This year, Muslims all over the Treasure Valley are fasting the lunar month of Ramadan, which happens to straddle April and May. As in every year, Muslims fast from dawn to dusk, abstaining from food and drink during daylight hours.
Fasting for Ramadan is one of the five pillars of Islam. This divine institution is ordained in the Quran, Verse 2:183: “O you who believe! Fasting is prescribed to you as it was prescribed to those before you, that you may (learn) self-restraint.”
In this verse, the Quran refers to the People of the Book (mainly Jews and Christians) who preceded Muslims with their own rites and rituals. The verse then explains the purpose of this period of abstinence as a training for self-control and self-restraint.
To explain the Islamic fast, it is useful to distinguish between two phases during the month of Ramadan. The first phase is an adaptation phase, which may be considered the hardest since it involves an overnight change of lifestyle. A fasting person suddenly shifts from a lifestyle of regularly spaced meals to one of rigor and diet. After about 10 days, the body becomes accustomed to this new lifestyle and begins an equilibrium phase lasting about 20 days.
Children, nursing women, the elderly and those with chronic health problems are exempted from this fast. The traditional way of acquitting oneself from this religious obligation is to feed one poor person every day at the “iftar” time — that is, at the time of breaking fast.
A more convenient way is to pay the monetary equivalent of an iftar to the local mosque, which will use it to feed poor people.
Travelers are also exempted from fasting provided they make up for the lost days later.
To make the fast less arduous and safer for the body, Muslims are urged to eat a predawn meal called the suhur. This small meal is a notable difference from the fast of other People of the Book, which could last 24 hours, from one sunset to the next.
One of my fondest memories is recalling my mother waking me up to eat the suhur in the middle of the night. I would stumble to the kitchen table, half asleep. There, in the company of other members of my family, we would eat silently in the quiet stillness of the night. I am now more grateful than ever for my mother’s compassion for waking me up, even if my body wanted to remain asleep.
During the day, a fasting person mobilizes their senses to be extra careful with behavior. We commonly use a metaphor to say that all of the senses are fasting. For example, a Muslim strives to guard their tongue from using offensive language and closes their ears to senseless speech by leaving the company of those who engage in it.
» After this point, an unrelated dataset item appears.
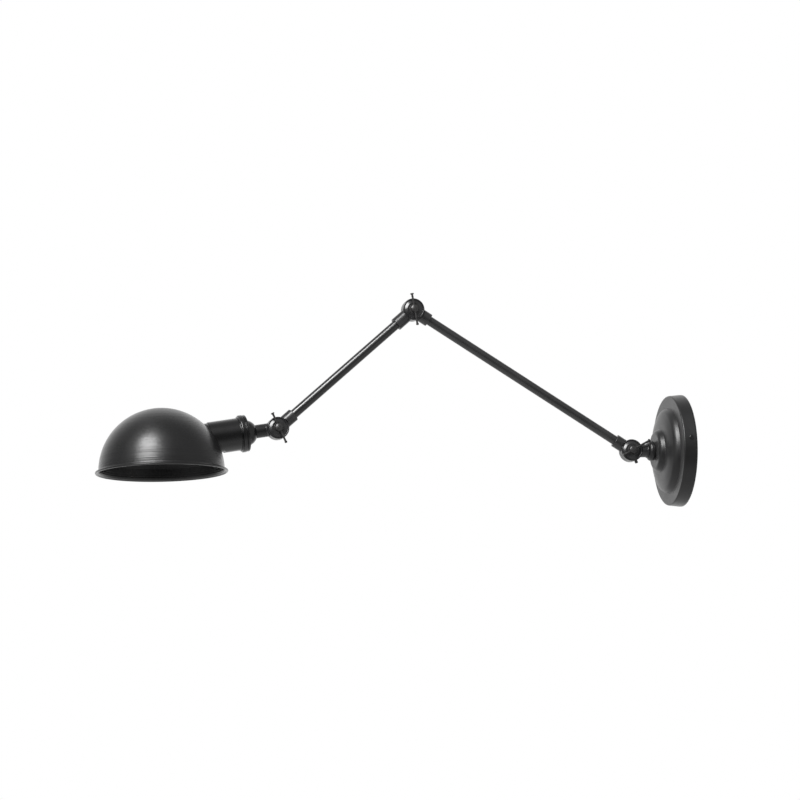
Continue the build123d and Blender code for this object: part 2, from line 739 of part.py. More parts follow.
sleeve_r = neck_r - neck_wall - braze_gap
sleeve_start = shade_along - dome_r - sleeve_lap
with BuildPart() as shade:
    with BuildSketch(square_to(head_pivot, head_angle, sleeve_start)):
        Circle(sleeve_r)
    extrude(amount=neck_reach - sleeve_start)
    with Locations(shade_centre):
        Sphere(dome_r - shade_wall, mode=Mode.SUBTRACT)
    with BuildSketch(section(shade_centre, shade_angle)):
        with BuildLine():
            lip_r = dome_r + lip_out
            inner_r = dome_r - shade_wall
            flare_r = sqrt(dome_r**2 - flare_height**2)
            inner_flare_r = sqrt(inner_r**2 - flare_height**2)
            mid = along(45) * dome_r
            inner_mid = along(45) * inner_r
            # the flare meets the rolled lip inside its thickness, on both faces
            over = (lip_round * 0.7 - lip_drop, lip_r - lip_round * 0.5)
            under = (-lip_round * 0.4 - lip_drop, lip_r - lip_round * 0.7)
            over_mid = (flare_height + (over[0] - flare_height) * 0.7, flare_r + (over[1] - flare_r) * 0.3)
            under_mid = (
                flare_height + (under[0] - flare_height) * 0.7,
                inner_flare_r + (under[1] - inner_flare_r) * 0.3,
            )
            ThreePointArc((dome_r, 0), (mid.X, mid.Z), (flare_height, flare_r))
            ThreePointArc((flare_height, flare_r), over_mid, over)
            Line(over, under)
            ThreePointArc(under, under_mid, (flare_height, inner_flare_r))
            ThreePointArc((flare_height, inner_flare_r), (inner_mid.X, inner_mid.Z), (inner_r, 0))
            Line((inner_r, 0), (dome_r, 0))
        make_face()
        with Locations((-lip_drop, lip_r)):
            Circle(lip_round)
    revolve(axis=Axis(shade_centre, along(shade_angle)))
    bore(head_pivot, head_angle, sleeve_r - sleeve_wall, holder_start, shade_along)
save(shade, "shade")

# ---- lampholder ----
with BuildPart() as lampholder_body:
    holder_outline = [
        (holder_start, nipple_r + thread_fit, 0),
        (holder_start, holder_r, 1.0),
        (holder_end, holder_r, 0.8),
        (holder_end, shell_r + shell_wall + thread_fit, 0),
        (shell_start, shell_r + shell_wall + thread_fit, 0),
        (shell_start, shell_r - holder_ledge, 0),
        (holder_floor, shell_r - holder_ledge, 0),
        (holder_floor, 0, 0),
        (spigot_end + 1.0, 0, 0),
        (spigot_end + 1.0, nipple_r + thread_fit, 0),
    ]
    turned(head_pivot, head_angle, holder_outline)
    with BuildSketch(square_to(head_pivot, head_angle, holder_start)):
        with Locations((holder_screw_offset, 0), (-holder_screw_offset, 0)):
            Circle(holder_screw_r + thread_fit)
    extrude(amount=holder_screw_length, mode=Mode.SUBTRACT)
save(lampholder_body, "lampholder_body")

with BuildPart() as lampholder_screws:
    with BuildSketch(square_to(head_pivot, head_angle, holder_start)):
        with Locations((holder_screw_offset, 0), (-holder_screw_offset, 0)):
            Circle(holder_screw_r)
    extrude(amount=holder_screw_length)
save(lampholder_screws, "lampholder_screws")

with BuildPart() as screw_shell:
    with BuildSketch(square_to(head_pivot, head_angle, shell_start)):
        Circle(shell_r + shell_wall)
        Circle(shell_r, mode=Mode.SUBTRACT)
    extrude(amount=shell_end - shell_start)
save(screw_shell, "screw_shell")

with BuildPart() as centre_contact:
    contact_outline = [
        (holder_floor, 0, 0),
        (holder_floor, contact_r + contact_foot, 0),
        (holder_floor + contact_t, contact_r + contact_foot, 0),
        (holder_floor + contact_t, contact_r, 0),
        (holder_floor + contact_lift, contact_r - 1, 0.6),
        (holder_floor + contact_lift, 0, 0),
    ]
    turned(head_pivot, head_angle, contact_outline)
save(centre_contact, "centre_contact")
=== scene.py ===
import math

import bmesh
import bpy
from mathutils import Matrix, Vector


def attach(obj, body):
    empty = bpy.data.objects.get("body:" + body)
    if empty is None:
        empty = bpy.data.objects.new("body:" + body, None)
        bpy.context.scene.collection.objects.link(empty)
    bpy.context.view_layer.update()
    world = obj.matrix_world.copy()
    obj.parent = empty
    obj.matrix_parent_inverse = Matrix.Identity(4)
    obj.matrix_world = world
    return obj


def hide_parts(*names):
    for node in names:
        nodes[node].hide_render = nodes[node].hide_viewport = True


# Articulating wall lamp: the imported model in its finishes. Metres, +Z up, and the wall is the plane X = 0.

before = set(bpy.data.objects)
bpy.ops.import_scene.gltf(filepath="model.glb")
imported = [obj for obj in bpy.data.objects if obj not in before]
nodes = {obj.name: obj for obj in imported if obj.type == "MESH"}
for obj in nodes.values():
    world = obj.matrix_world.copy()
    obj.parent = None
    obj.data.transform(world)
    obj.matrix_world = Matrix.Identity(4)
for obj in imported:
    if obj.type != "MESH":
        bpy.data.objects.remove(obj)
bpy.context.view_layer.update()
scene = bpy.context.scene

# ---- places on the lamp, at rest ----
SHADE_Z = -0.02382  # the dome's middle, at the rim
HEAD_DROP = math.radians(8.5)  # slope of the neck
SHELL_MIDDLE = Vector((-0.54482, 0.0, 0.01563))  # middle of the lampholder's screw shell
UPPER_RUN = Vector((-0.8415, 0.0, 0.5402))  # along the upper arm, away from the wall
LOWER_RUN = Vector((0.7604, 0.0, 0.6494))  # along the lower arm, back to the elbow
HINGE_WAY = Vector((0.0, 1.0, 0.0))  # the way that every hinge axis runs
LAMP_MIDDLE = Vector((-0.33, 0.0, 0.05))


# ---- camera ----
CAMERA_AT = Vector((-1.2492, -3.9549, -0.57434))
YAW, PITCH, ROLL = math.radians(13.0), math.radians(8.867), math.radians(-1.775)
FOCAL_PIXELS = 3557.0
PICTURE_PIXELS = 800.0
SENSOR = 36.0  # millimetres
NEAREST, FARTHEST = 0.05, 60.0  # that the camera sees


def view_axes():
    """The camera's right, up and forward directions."""
    forward = Vector((math.sin(YAW) * math.cos(PITCH), math.cos(YAW) * math.cos(PITCH), math.sin(PITCH)))
    level = Vector((math.cos(YAW), -math.sin(YAW), 0.0))
    above = level.cross(forward)
    right = math.cos(ROLL) * level + math.sin(ROLL) * above
    up = math.cos(ROLL) * above - math.sin(ROLL) * level
    return right, up, forward


RIGHT, UP, FORWARD = view_axes()


def seen_as(right, up, toward):
    """A direction in the scene, from how far it points right, up and towards the viewer of the photograph."""
    return (right * RIGHT + up * UP - toward * FORWARD).normalized()


def place_camera():
    data = bpy.data.cameras.new("camera")
    data.sensor_width = SENSOR
    data.lens = SENSOR * FOCAL_PIXELS / PICTURE_PIXELS
    data.clip_start = NEAREST
    data.clip_end = FARTHEST
    camera = bpy.data.objects.new("camera", data)
    scene.collection.objects.link(camera)
    turn = Matrix((RIGHT, UP, -FORWARD)).transposed().to_4x4()
    camera.matrix_world = Matrix.Translation(CAMERA_AT) @ turn
    scene.camera = camera


place_camera()


# ---- building materials from nodes ----
MIX_FLOATS = (2, 3)  # the inputs of a Mix node for its two numbers
MIX_COLORS = (6, 7)  # and for its two colours
MIXED_COLOR = 2  # its colour output
BAND = (0.3, 0.7)  # most of a noise's values lie between these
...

Acts of anger are strictly avoided, as they may nullify the fast. The traditional response to an act of provocation during the day is to say twice, “I am fasting,” to a belligerent person and to turn the other cheek. This meek behavior requires tremendous effort and focus for someone deprived of food and coffee.
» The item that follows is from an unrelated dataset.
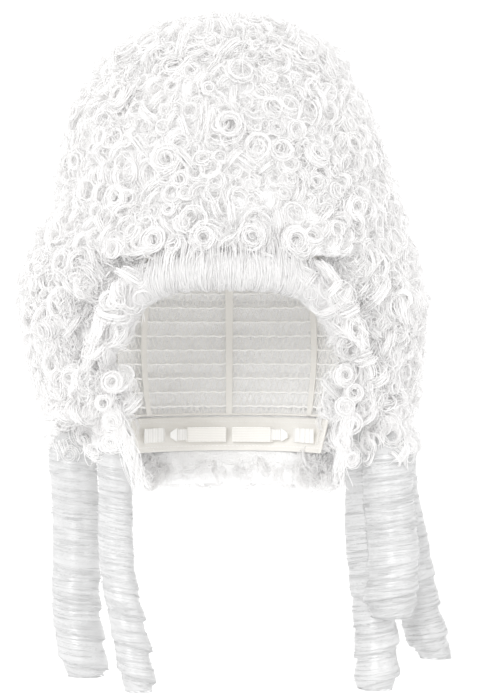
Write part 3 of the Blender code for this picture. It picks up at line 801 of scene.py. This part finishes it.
def ringlet_points(spec, drop, angle, lift=0.0):
    hand = ringlet_hand(spec)
    size = ringlet_size(spec, drop, angle * hand) + lift
    points = ringlet_axis(spec, drop)
    points[..., 0] += size * np.cos(angle)
    points[..., 1] += size * np.sin(angle)
    return points


def wound_strands(spec, rng):
    """Fine strands wound down the ringlet, nearly level, lying in its surface. Returns rings and tints."""
    length = ringlet_length(spec)
    hand = ringlet_hand(spec)
    own = (RINGLET_STRANDS, 1)
    fall = RINGLET_PITCH * rng.uniform(0.3, 0.9, own) / length
    turns = RINGLET_TURNS * rng.uniform(0.5, 1.2, own)
    along = np.linspace(0, 1, RINGLET_POINTS)[None]
    start = rng.uniform(-0.02, 0.99, own)
    drop = np.clip(start + turns * fall * along + rng.normal(0, 0.0012, own) * np.sin(9 * along), 0.0, 1.0)
    angle = rng.uniform(0, 2 * math.pi, own) + hand * 2 * math.pi * turns * along
    stray = np.where(rng.uniform(0, 1, own) < 0.20, rng.uniform(0.0005, 0.0017, own), 0.0)
    lift = rng.uniform(-0.00012, 0.00006, own) + stray * np.sin(4 * math.pi * along) ** 6
    paths = ringlet_points(spec, drop, angle, lift)
    rings = tube_rings(paths, strand_radii(paths.shape[:2], rng, RINGLET_STRAND))
    return rings, rng.uniform(0.3, 0.7, len(paths))


def ringlet_heart(spec):
    """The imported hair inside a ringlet. Returns its rings and fibre distances."""
    steps, sides = 190, 48
    length = ringlet_length(spec)
    drop = np.linspace(0.0, 0.995, steps)[:, None] + np.zeros((1, sides))
    angle = -full_turn(sides)[None] + np.zeros((steps, 1))
    hand = ringlet_hand(spec)
    around = np.abs(np.arange(sides) / sides * 2 - 1)[None] * math.pi * spec["radius"] + 0 * drop
    down = drop * length - hand * angle / (2 * math.pi) * 0.6 * RINGLET_PITCH
    fibre = np.stack([around, down, 0 * drop], -1)
    return ringlet_points(spec, drop, angle)[None], fibre[None]


def root_spots(spec, rng):
    """Places round a ringlet's top for the curls that hide where it is tied."""
    turn = rng.uniform(0, 2 * math.pi, ROOT_CURLS)
    drop = rng.uniform(*ROOT_DROP, ROOT_CURLS)
    reach = (0.55 + 0.50 * np.clip(drop / 0.012, 0, 1)) * spec["radius"]
    out = np.stack([np.cos(turn), np.sin(turn), 0 * turn], -1)
    x, y = spec["top"]
    points = np.array([x, y, RINGLET_PIVOT]) + out * reach[:, None]
    points = points - np.array([0, 0, 1]) * drop[:, None]
    up = np.tile([0.0, 0.0, 1.0], (ROOT_CURLS, 1))
    return Spots(points, out, np.cross(up, out), up)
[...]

The month of Ramadan is essentially a period of training the spirit to have dominance over the body and its primal desires and instincts. A month of fasting may seem like a long period for the uninitiated. To be meaningful, however, a training period must be sufficiently long and adequate in order to recalibrate one’s biological, mental, emotional and spiritual dimensions.
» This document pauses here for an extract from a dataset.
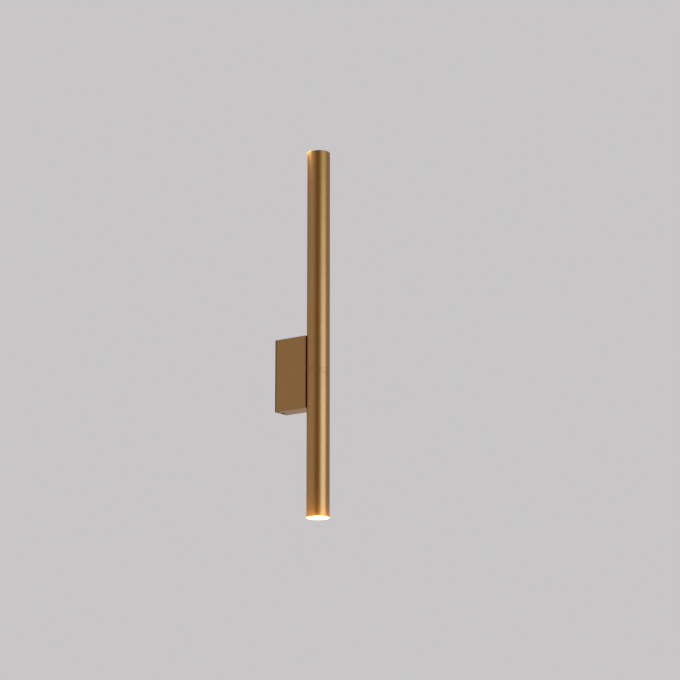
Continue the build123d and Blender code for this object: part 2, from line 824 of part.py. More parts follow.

During 30 days, the will and spirit are galvanized in a union where they reinforce each other. The spirit takes over the reins of a person’s life and obliges the body to submit to a new lifestyle of sacrifice and reward. A person becomes better able to control one’s emotions and to confine them to their proper role. The body learns that one’s desires no longer direct one’s life and personality.
In this state of fasting, we are not suppressing our emotions. We are merely readjusting the role of each part of ourselves. An imperfect fast, on the other hand, only brings hunger, starvation and disappointment.
When we fast, we learn to empathize with the poor, the hungry and the destitute. There are also the elderly, the sick, the widows, the orphans and the stranded travelers. Keeping them in mind softens our hearts and guides us to relieve their hardships with acts of kindness.
Fasting is a communal event. A fasting person realizes that they are a part of a bigger community which rises or falls together. It is common for families to invite each other for dinner and to exchange food.
Unfortunately, this year, just like last year, the pandemic has put a damper on communal activities. We will need to be patient for now and reluctantly wait another year until this pandemic is over. We hope that good times will return soon, after most everyone has been vaccinated, and that it will be safe to gather again for prayers and Ramadan festivities.
Said Ahmed-Zaid is a Boise State University engineering professor and the 2004 recipient of the annual HP Award for Distinguished Leadership in Human Rights. The Idaho Statesman’s weekly faith column features a rotation of writers from many different faiths and perspectives.